Step Three. Bootstrap from the result of Step Two by a trick. More precisely, let $X=\mathrm{Spa}A$ and $\Lambda=\mathbf{Z}/n$ be as in the statement of the main theorem. By Step Two, we just have to show that $H^{\mathrm{dim}+1}(X,\Lambda)=0$. By another application of Step Two, the complex $R\Gamma(X,\Lambda) \otimes_{\Lambda}^{\mathbf{L}} R\Gamma(X,\Lambda)$ has cohomology in degree $2\mathrm{dim}A+2$ given by $H^{\mathrm{dim}A+1}(X,\Lambda)^{\otimes 2}$, and its enough to show that the latter module is zero. But

$R\Gamma(X,\Lambda) \otimes_{\Lambda}^{\mathbf{L}} R\Gamma(X,\Lambda) \simeq R\Gamma(X \times X,\Lambda)$

by the Kunneth formula*, and $X \times X$ is a $2\mathrm{dim}A$-dimensional affinoid, so its cohomology is concentrated in degrees $\leq 2\mathrm{dim}A+1$ by yet another application of Step Two. This gives the result.

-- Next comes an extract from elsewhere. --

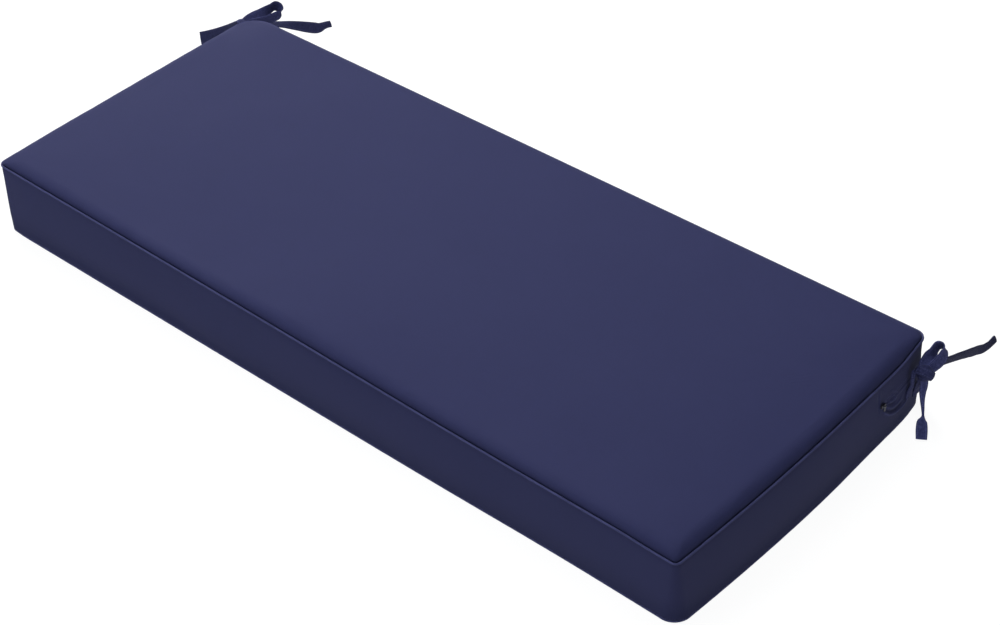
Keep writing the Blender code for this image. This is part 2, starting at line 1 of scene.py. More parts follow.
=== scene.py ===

*The necessary result is that if $X$ and $Y$ are $K$-affinoid spaces, then $R\Gamma(X \times Y, \Lambda) \simeq R\Gamma(X,\Lambda) \otimes_{\Lambda}^{\mathbf{L}} R\Gamma(Y,\Lambda)$. I’m not sure if this is in the literature; Bhargav and Akhil prove (an algebraic form of) it in their paper. However, it is easy to deduce this from the results in Huber’s book. The point is that $X, Y$ have canonical adic compactifications $\overline{X},\overline{Y}$, and etale cohomology (with constant coefficients) doesn’t change if you replace $X$ or $Y$ by its compactification. But then $\overline{X}$ and $\overline{Y}$ are proper over $\mathrm{Spa}K$ (in the sense of Huber’s book), so it’s easy to show that

$R\Gamma(\overline{X} \times \overline{Y},\Lambda) \simeq R\Gamma(\overline{X},\Lambda) \otimes_{\Lambda}^{\mathbf{L}} R\Gamma(\overline{Y},\Lambda)$

by the usual combination of proper base change and the projection formula.